中谷潤人VS西田凌佑

ボクシング


<プロボクシング:WBC、IBF世界バンタム級王座統一12回戦>◇8日◇東京・有明コロシアム
WBC世界バンタム級王者の中谷潤人(27=M・T)が、初の王座統一に成功した。IBF世界同級王者の西田凌佑(28=六島)に6回終了TKO勝ち。全勝の日本人王者対決を、3階級制覇王者が制した。自身10度目の世界戦で、国内タイ記録となるプロデビューから31連勝を達成。「バンタム級最強」を証明した。今後はスーパーバンタム級に転向予定。

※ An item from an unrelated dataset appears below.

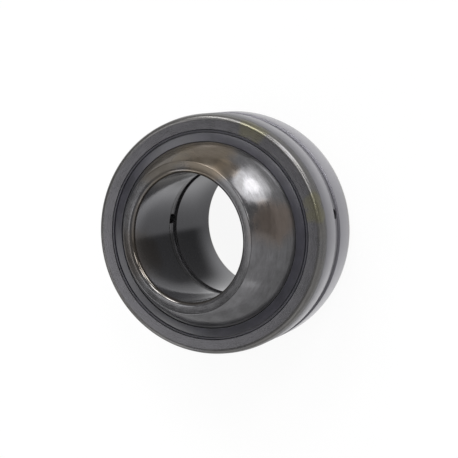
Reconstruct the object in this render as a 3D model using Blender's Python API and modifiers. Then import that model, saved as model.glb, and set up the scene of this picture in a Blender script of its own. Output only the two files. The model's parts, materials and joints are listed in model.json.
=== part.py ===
"""Sealed radial spherical plain bearing, 25 x 47 x 28 mm.

Two steel rings slide on one ball surface. The inner ring is the ball, with a plain bore
and a lubrication groove. The outer ring is the socket, with a lubrication groove outside.
A lip seal is snapped into each side of the outer ring and runs on the ball.
The origin is the centre of the ball, and +Z is the axis of the inner ring, which stands
on its rear face. The outer ring and its seals are tilted on the ball about +Y.
"""

import math

import bmesh
import bpy

MM = 0.001

# Main dimensions, from the bore outwards
BORE_DIAMETER = 25.0 * MM
INNER_WIDTH = 28.0 * MM
INNER_FACE_WALL = 2.269 * MM
OUTER_WIDTH = 18.0 * MM
OUTER_WALL = 2.85 * MM
OUTER_FACE_WALL = 3.05 * MM

# Tilt of the outer ring at rest, in degrees
REST_TILT = 11.0

# Clearances between pieces that touch
RACEWAY_CLEARANCE = 0.3 * MM
SEAL_CLEARANCE = 0.2 * MM
LIP_CLEARANCE = 0.3 * MM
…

来春、4団体統一世界同級王者の井上尚弥(32=大橋)との大一番の実現を目指す。
日刊スポーツ引用




WBC世界バンタム級王者の中谷潤人とIBF世界バンタム級王者の西田凌佑による王座統一戦は、期待通りの好ファイトとなった。
戦前から中谷優位という声が多かったのだが、その反面西田は簡単には負けないという声も多く、西田については、ボクシング玄人からの評価が高い印象があった。個人的には最終的にはパワーで中谷が押し切るのでは?と予想していた。最大の注目ポイントは、西田陣営が「対中谷対策」としてどのような戦い方をしてくるのか?という部分だった。この戦い方によって中谷の弱点をあぶりだすことが出来れば、西田も互角以上に渡り合う可能性があるのでは?そんなことも考えながら中谷VS西田を楽しむこととした。

私は、西田がどのような戦術で戦うか?という部分に気を取られていたのだが、ゴングが鳴ってすぐに荒々しく仕掛けていったのは中谷の方だった。しかもいきなり相手を倒しに行くような激しいパンチを出していった。戦前から有利と言われていた中谷が立ち上がりからここまで好戦的に戦うことは予想していなかった。西田の「対中谷対策」を見る前に一気に中谷がペースを掴みに行った印象である。西田も引くことなく対応したのだが、序盤は中谷がペースを握ったように感じた。
このまま中谷ペースのまま試合が進んでいくのかな?とも思っていたのだが、3回、4回と西田がコンパクトでシャープなパンチをヒットさせ、中谷の一方的な展開にはさせなかった。私は、西田の試合をそれ程見たことがなかったのだが、印象としては距離を掴むのが上手く、相手にペースを握らせずに確実にパンチを当ててポイントを奪っていくスタイルだと思っていた。どちらかというとディフェンスに特徴のあるボクサーなのかな?と思っていたのだが、この日のボクシングを見て、西田の本当の強さは耐久力、いわゆる打たれ強さにあるのではないか?と思い直した。テクニカルなボクサーという見方をしていたため、そこに注目することがなかったのだが、あれだけ好戦的に仕掛けてきた中谷のパンチを被弾しながらも怯むことなく自分の得意なパンチを当てていった。結果的に西田は、自分のボクシングを貫くことによって中谷と対峙することになったのではないだろうか?おそらくいくつかの策を用意していただろうし、今回の試合でその策を実行できた場面もあったのかもしれないが、個人的には「対中谷対策」というよりも西田が得意とするボクシングをそのまま披露したという印象が残った。
しかし、西田の抵抗もここまでだった。偶然のバッティングによって右目が腫れる中で、中谷は冷静に左フックなどで右目を攻撃し、西田の目を大きく腫らすと、右肩の異変にもいち早く気付き、肩への攻撃も続けていった。結局西田は、6回終了後に右肩の脱臼により試合の続行が出来なくなり、ここで中谷のTKO勝利となった。

終わってみれば中谷の強さが目立った試合になったと思うのだが、西田の打たれ強さとコンパクトなパンチ(特に左ボディ)も印象に残った。
ここ15年くらいは、日本ボクシング界において黄金期と呼んでも良いような時代になっていると思われる。世界チャンピオンになることがゴールではなく、より強い相手を探し求めることで、最強を証明しようとするボクサーが当たり前の時代となった。今回の中谷ー西田もファンが喜ぶ素晴らしいマッチメークだった。
今後は、来年に対決が噂される井上尚弥VS中谷潤人を楽しみに待ちたいと思う。これまでは、流石に井上の方が実力的に上なのでは?と見ていたのだが、最近の中谷のボクシングを見て、考えが変わり始めている。まずは両者が無事対戦できることを願いたい。

P.S ちなみに井上の次の対戦者として名前が挙がっているアフマダリエフも相当の実力者と見ている。井上VSアフマダリエフも非常に楽しみである。井上が簡単に勝てるような相手ではないと思っている。